Worst yet, AFP deserves part of the blame for Trump’s taking over its party. In a smart piece this weekend, New York Times reporter Carl Hulse laid out how mainstream Republicans welcomed the anti-Obama Tea Party movement in 2009 and tried to harness its energy. “The political tumult that began with the Tea Party [evolved] into Trumpism,” he observes. In fact, Trump personified the racism inseparable from the Tea Party revolt; he came to real political power by preaching the “birther” lie that Obama wasn’t born here and wasn’t a legitimate president.

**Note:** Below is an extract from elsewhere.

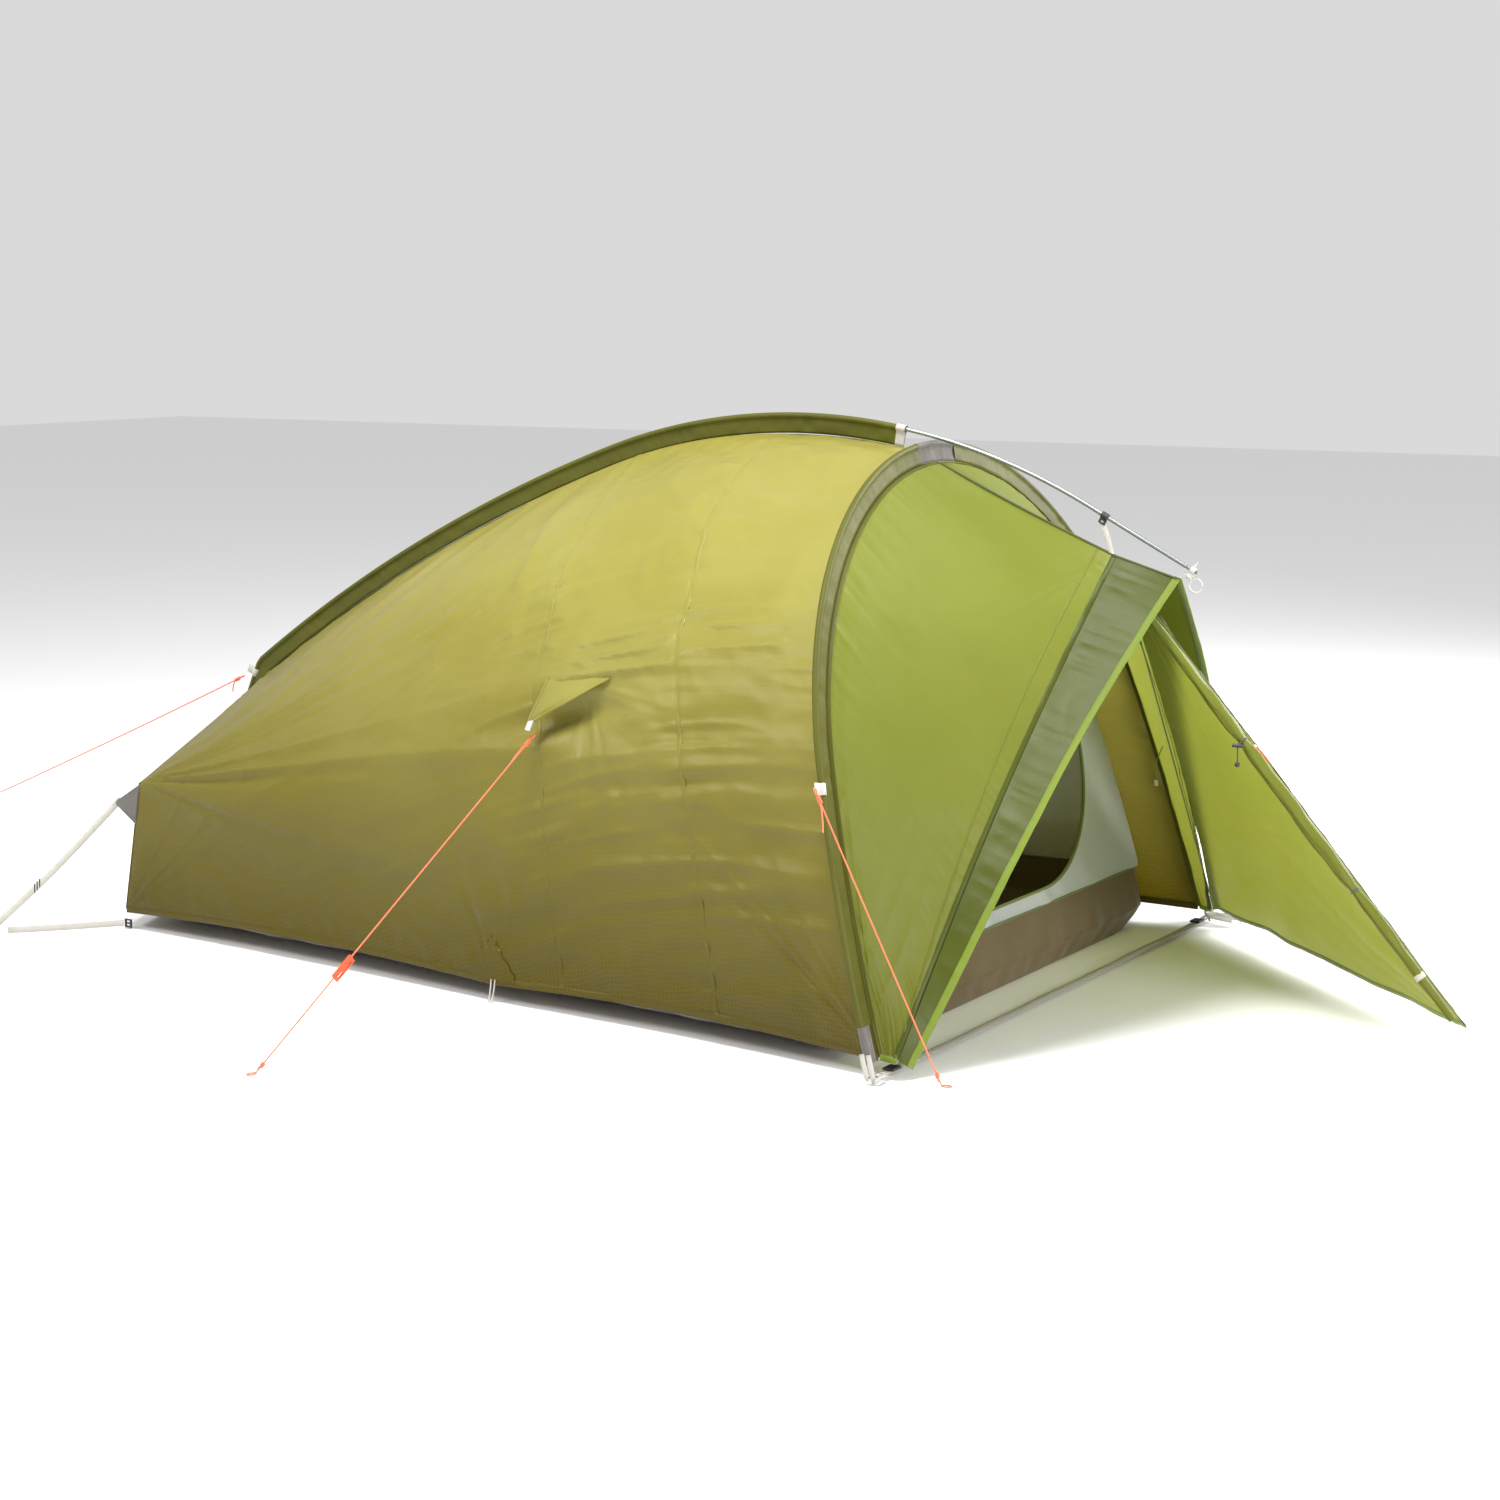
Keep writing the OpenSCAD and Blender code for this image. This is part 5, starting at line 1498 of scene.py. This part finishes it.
def brow_end_tie():
    """The webbing that ties the hood's top to the brow pole's end, with its pull ring."""
    p = ridge_point(-0.004)
    down = HOOD_TOP + [0.006, 0, 0.004]
    loop = loop_round("round", p, CLIP_DIR, CLIP_DOWN, 0.020, 0.012, r=0.0062)
    parts = [loop]
    for d in (-0.004, 0.004):
        run = [p + CLIP_DOWN * 0.016 + [0, d, 0], lerp(p, down, 0.6) + [0.004, d, 0], down + [0, d, 0]]
        parts.append(strap("tie", run, 0.0075, (0, 1, 0)))
    a = np.linspace(0, 1.85 * math.pi, 30)[:, None]
    ring_path = p + [0.006, 0, -0.030] + 0.014 * (np.cos(a) * [1, 0, 0] + np.sin(a) * UP)
    parts.append(tube("ring", ring_path, 0.0018, WEBBING, 8, (0, 1, 0)))
    k = np.linspace(0, 1, 8)[:, None]
    ear = p + CLIP_DIR * 0.002 + UP * (0.006 + 0.014 * k) + CLIP_DIR * 0.008 * k * k
    parts.append(sweep("ear", ear, tape_profile(0.009, 0.0014), (0, 1, 0), WEBBING))
    place(joined("brow_end_tie_tape", parts), "tent", "webbing", "brow_end_tie")


def door_tip_loop():
    """The doubled tape at the door's tip, and its peg cord."""
    a = DOOR_TIP + [-0.006, 0.004, 0.004]
    peg = DOOR_TIP + [0.032, 0.004, 0.006 - DOOR_TIP[2]]
    parts = []
    for d in (-0.007, 0.007):
        run = [a + [0, d, 0], lerp(a, peg, 0.5) + [0, d * 1.2, 0.001], peg + [0, d, 0]]
        parts.append(strap("tape", run, 0.0085, (0, 1, 0)))
    b = np.linspace(0, math.pi, 14)[:, None]
    bend = peg + 0.007 * (np.cos(b) * [0, 1, 0] + np.sin(b) * [0.9, 0, -0.1])
    parts.append(tube("peg_cord", bend, 0.0014, WEBBING, 8))
    place(joined("door_tip_loop_tape", parts), "front_door", "webbing", "door_tip_loop")


ROLL_DIR = unit(DOOR_TIP - DOOR_TOP)
ROLL_SIDE = np.array([0, 1.0, 0])
TIE_SQUEEZE = 0.74


def round_the_roll(centre, r, count):
    """A ring round the rolled half of the door."""
    a = np.linspace(0, 2 * math.pi, count)[:, None]
    return centre + r * (np.cos(a) * ROLL_SIDE + np.sin(a) * np.cross(ROLL_DIR, ROLL_SIDE))


def leash(start, centre):
    """The short cord from the upper tie to its toggle."""
    end = np.array([start[0], centre[1] - 0.026, centre[2] - 0.006])
    run = curve_points([start, lerp(start, end, 0.5) - UP * 0.002, end], 4)
    return tube("leash", run, 0.0012, BLACK_CORD, 8)


def door_ties():
    """Two cords and a tape round the roll."""
    parts = []
    for v in TIES:
        r = roll_radius(roll_share(v)) * TIE_SQUEEZE
        parts.append(tube("tie", round_the_roll(roll_axis(v), r, 49), 0.0015, BLACK_CORD, 8, ROLL_DIR))
    top = roll_axis(TIES[0])
    start = top - ROLL_SIDE * (roll_radius(roll_share(TIES[0])) * TIE_SQUEEZE) + [0, -0.002, -0.001]
    parts.append(leash(start, top))
    keeper = round_the_roll(roll_axis(KEEPER), roll_radius(roll_share(KEEPER)) * 1.02, 33)
    parts.append(sweep("keeper", keeper, tape_profile(0.012, 0.0012), ROLL_DIR, WEBBING_DARK))
    place(joined("door_ties_cord", parts), "front_door", "hardware", "door_ties")


def door_tie_back():
    """The cord and bead that tie the rolled-up door back, hanging free inside the zip."""
    top = door_hinge(0.47) + [-0.016, -0.004, -0.006]
    low = top + [-0.010, -0.010, -0.075]
    drop = curve_points([top, lerp(top, low, 0.5) + [-0.006, -0.004, 0], low], 8)
    cord = tube("cord", drop, 0.0013, BINDING, 8)
    bead_line = lerp(low, low - UP * 0.012, np.array([[0.0], [0.25], [0.75], [1.0]]))
    bead = tube("bead", bead_line, 0.0046, WEBBING, 10)
    place(joined("door_tie_back_cord", [cord, bead]), "tent", "vestibule_green")


def zip_tape(name, a, b, across, material, normal):
    """Two tapes and the coil between them."""
    path = lerp(np.asarray(a), np.asarray(b), np.linspace(0, 1, 60)[:, None])
    tape = sweep(name, path, tape_profile(0.0060, 0.0010), across, material)
    coil = sweep("coil", path + unit(normal) * 0.0006, ring(0.0011, 8), across, material)
    return joined(name, [tape, coil])


def zips():
    """The side zip and the centre zip of the door."""
    shift = np.array([-0.006, 0.006, -0.004])
    a = door_hinge(0.04) + shift
    b = door_hinge(0.98) + shift
    side = zip_tape("fly_zip_tape", a, b, ACROSS_HINGE, ZIP, DOOR_OUT)
    place(side, "tent", "zip_tape", "fly_zip")
    c, d = door_centre(0.06) + [0, -0.009, 0], door_centre(0.95) + [0, -0.009, 0]
    centre = zip_tape("centre_zip_tape", c, d, (0, 1, 0), ZIP, (1, 0, 1))
    place(centre, "front_door", "zip_tape", "centre_zip")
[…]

And no organization did more to fund and nurture Tea Party leaders than AFP. Bloomberg News called AFP “the Tea Party’s staunchest ally.” In the wake of the GOP’s 2010 gains, The Washington Post ranked AFP first among the five “top national players in the Tea Party,” reporting that the group put $30 million into conservative congressional candidates, many if not most of them Tea Partyers.

Fourteen years later, the group is unlikely to put $30 million behind Haley—who was herself a Tea Party–backed underdog when she was elected governor. Even if it does, it won’t counteract the damage done by nurturing the reactionary forces that helped Trump take over the party. AFP and Haley brought this nightmare on themselves, and on the rest of us.